Anyway, after she and I talked, she apparently went out to the hallway and sat down at the table to write down what she could remember of what I said. She started to talking to the guy who was taking his test, and he actually wound up asking her for her number. Not only did he get it (both home and cell), he also got her e-mail address.

Now, I ask you, how many guys do you know who can manage to score a girl's phone number while trying to take an American literature exam? That's got to be a rare fellow indeed.

Wednesday, March 11, 2009

A Short Story about a Student

I'm usually pretty generous if a student comes to class late and wants to take a quiz even though the rest of the class is finished and ready to move on. It happens often enough, believe me.

Today, I handed a copy of the quiz to a late student and told him he'd have to go outside to complete it since the rest of the class was about to start talking about the essays that were the subject of the quiz. After he left, another student walked in late and wanted to take the quiz too. So I sent him outside as well. The second student left, answered the questions (mostly correctly, I might add), and returned to class within a couple of minutes. The first student stayed gone for more than 15 minutes. When he finally did return, I asked what had taken him so long. He told me that he had gone outside like I had told him, but he couldn't find a place to sit down because all of the benches were taken. Apparently, he thought I meant he had to go outside of the building to take his quiz, not just outside the classroom.

And all of his answers were wrong.

Sigh.

I have to keep reminding myself that the future of America is dependent upon a lot of people of that generation, not just one of them.

Saturday, March 7, 2009

Guys and Dolls

N and I went on Thursday night to see the college's production of Guys and Dolls. I know it's an old-fashioned show, but perhaps, like Minsky's, which recently played at the Ahmanson, what we need right now in these troubled times is comfort, something familiar and fun, something without a deep message. I've only ever seen the film version of Guys and Dolls, never a theatrical production, and even that experience with the movie has been a long time ago now. I had forgotten just how many good songs there are in the show and how many opportunities it presents to showcase singing and dancing and acting.

The story should be familiar to a lot of people. A group of hustlers and crooks and two-bit criminals in New York City are trying to find a place to host a floating crap game. The folks of the Save-A-Soul Mission are trying to convert these lowlifes to a life of religion. One of the con artists, Nathan Detroit, makes a bet with another, Sky Masterson, that he can't get the head of the missionaries, Sarah Brown, to go with him to Cuba. Nathan has his own difficulties, of course, what with being engaged for 14 years to Miss Adelaide, one of the performers at the Hot Box. (Yes, I'm surprised they were able to get away with that back in the 1950s, too.) He's also having little luck in finding a location for the crap game.
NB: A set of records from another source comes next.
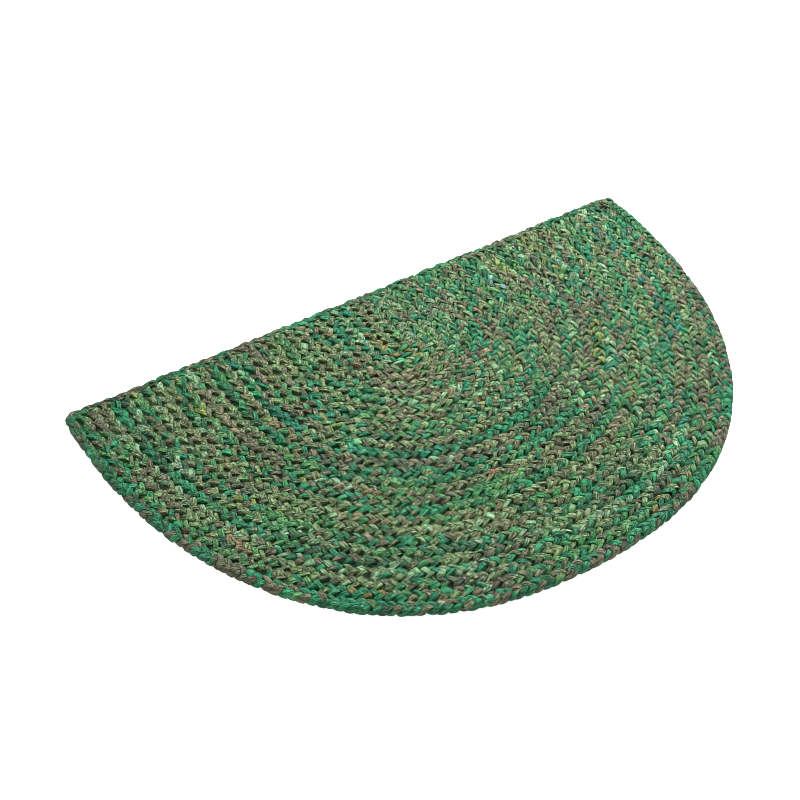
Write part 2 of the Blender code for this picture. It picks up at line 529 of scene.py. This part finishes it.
def packed_cotton_in_shade():
    """Woven cotton squashed inside the braids, matt and fuzzy. Its dark green is painted shade, as
    the rag deep inside the braids is in shade.

    Real fuzz is finer than 1 mm. It is drawn 2.5 mm across, so that it shows.
    """
    material, output = new_material("packed cotton, painted shade")
    tree = material.node_tree
    place = add_node(tree, "ShaderNodeTexCoord").outputs["Object"]
    fuzz = add_node(
        tree, "ShaderNodeTexNoise", {"Vector": place, "Scale": 1 / (2.5 * MM), "Detail": 3.0}
    ).outputs["Fac"]
    # Both colours are painted shade, darker than the rag's own dyes
    colours = add_node(tree, "ShaderNodeValToRGB", {"Fac": fuzz})
    colours.color_ramp.elements[0].color = (*linear("#1c3020"), 1)
    colours.color_ramp.elements[1].color = (*linear("#44603f"), 1)
    bump = add_node(
        tree, "ShaderNodeBump", {"Height": fuzz, "Distance": 0.5 * MM}
    ).outputs["Normal"]
    shader = add_node(
        tree, "ShaderNodeBsdfPrincipled",
        {"Base Color": colours.outputs["Color"], "Roughness": 0.95, "Normal": bump},
    )
    tree.links.new(shader.outputs["BSDF"], output.inputs["Surface"])
    return material


def row_width(sizes):
    """The width of one row of braid."""
    return HALF_WIDTH / (sizes.rows + 1.5)


def smooth_step(share):
    """A share from 0 to 1, eased at both ends."""
    return share * share * (3 - 2 * share)


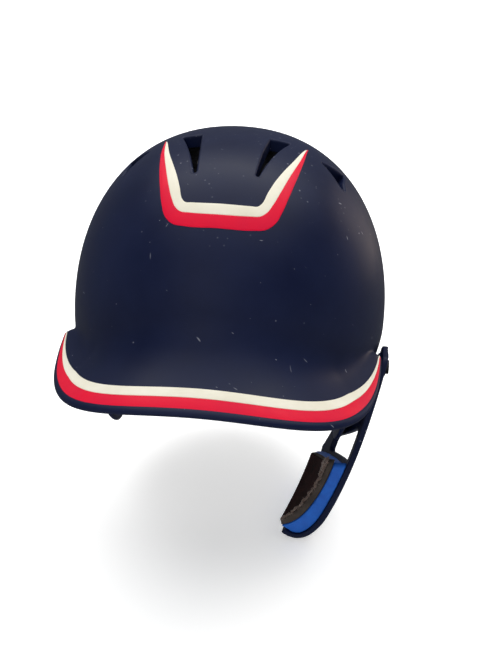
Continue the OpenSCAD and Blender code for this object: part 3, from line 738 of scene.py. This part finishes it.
def lining_sheet():
    """The lining: a thin cloth over the pad's face, its border running in and out by a few sines, as a torn
    edge does."""
    line = curve_line([PAD_FACE], 0.15, 90)
    thick = curve_line([PAD_FACE], 1.1, 90)
    outline = rounded(np.array([c[:2] for c in PAD_OUTLINE], float),
                      np.array([c[2] for c in PAD_OUTLINE], float), 10)
    border = resampled(outline, 0.8)
    k = np.arange(len(border)) * 0.8
    rag = 0.45 * np.sin(k * 1.1) + 0.35 * np.sin(k * 2.63 + 1) + 0.3 * np.sin(k * 0.37 + 2)
    border = offset(border, 0.2 + rag * (border[:, 1] < -100))
    obj = guard_band(line, thick, 90)
    obj.name = "jaw_lining_cloth"
    combine(obj, [prism(border, -10, 150, SIDEWAYS)], "INTERSECT")
    combine(obj, [jaw_room()])
    soften(obj, 0.55, 2)
    return obj, border


def face_x(curve, depth, y, z):
    """x of one of the guard's inner faces at arrays of y and z."""
    line = curve_line([curve], depth, 120)[::-1]
    order = np.argsort(line[:, 1])
    r = np.interp(z, line[order, 1], line[order, 0]) - TOP_X + BOW
    return TOP_X - BOW + np.sqrt(r * r - (y - BOW_Y) ** 2)


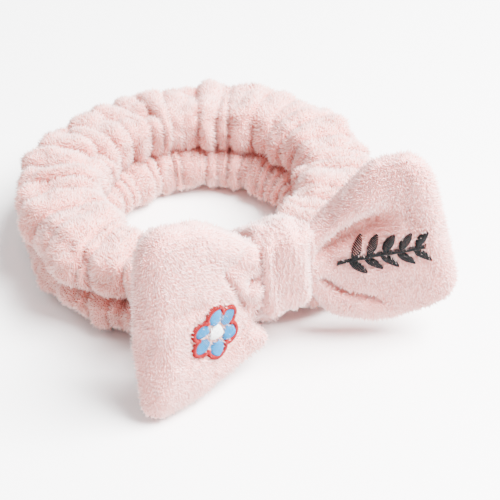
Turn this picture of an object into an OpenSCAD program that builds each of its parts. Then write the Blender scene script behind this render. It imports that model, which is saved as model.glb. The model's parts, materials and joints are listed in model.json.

You should know that there's a happy ending in store, given the time period in which it was first written and performed.

This being a student production, you might not think that the quality of the production would be very high, but you'd be wrong in this case. Our college does a fantastic job with sets and costumes and staging. And the casting is usually first-rate as well. The students in Guys and Dolls on Thursday were great dancers, good singers, and talented performers all around. I have to say, in particular, how impressed I was by the guys in the cast. The two numbers that are really showcases for the men in the ensemble--"The Oldest Established" and "Luck Be a Lady"--were breathtaking and received loud applause from the audience. Of course, the showstopper was the performance of "Sit Down, You're Rockin' the Boat." The young man playing Nicely-Nicely Johnson wowed the audience. I did think for a moment that he and the rest of the cast wouldn't be able to continue after the crowd started to roar its approval.
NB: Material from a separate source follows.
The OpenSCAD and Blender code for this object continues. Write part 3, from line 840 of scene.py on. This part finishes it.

And I loved hearing Frank Loesser's songs again. Just a few of the highlights:
  • "I'll Know," a lovely duet between Sky and Sarah about the ways we fall in love
  • "Adelaide's Lament," surely one of the funniest numbers ever written for a Broadway show, the story of how waiting for love can make us sick
  • "I've Never Been in Love Before," an incredibly romantic song that just becomes more resonant each time I hear it
  • "Take Back Your Mink," a real showcase for the Hot Box Dancers
  • "More I Cannot Wish You," which was not performed particularly well Thursday night, but which has some lovely sentiments to it
With songs like that, how can you go wrong?

Not everything was perfect, of course. The young woman playing Sarah has an operatic voice that didn't gel with the singing of the rest of the cast too well at times. There were several problems with microphones losing sound, and I noticed a dancer or two lost a shoe now and then. Still, it was a fun evening at the theater. I had been working very hard all week, grading papers and doing lesson plans and teaching, and I was afraid I would fall asleep during the show. No danger there, though, given the quality of the production and of the performers in it. N and I saw the dean of the division and the faculty member who worked with the students on the ensemble vocal numbers, and they both had as much fun as we did. Sometimes, an evening of escapist entertainment is just what you need.

Nutty Neighbors: A Lesson in Irony

When you are talking loudly enough on your cell phone--and doing so in the bathroom--that your next door neighbor can hear you as clearly as if you were standing next to him, you probably shouldn't yell into the phone: "WHY DO YOU ALWAYS ACCUSE ME OF OVERREACTING?!" That would be ironic.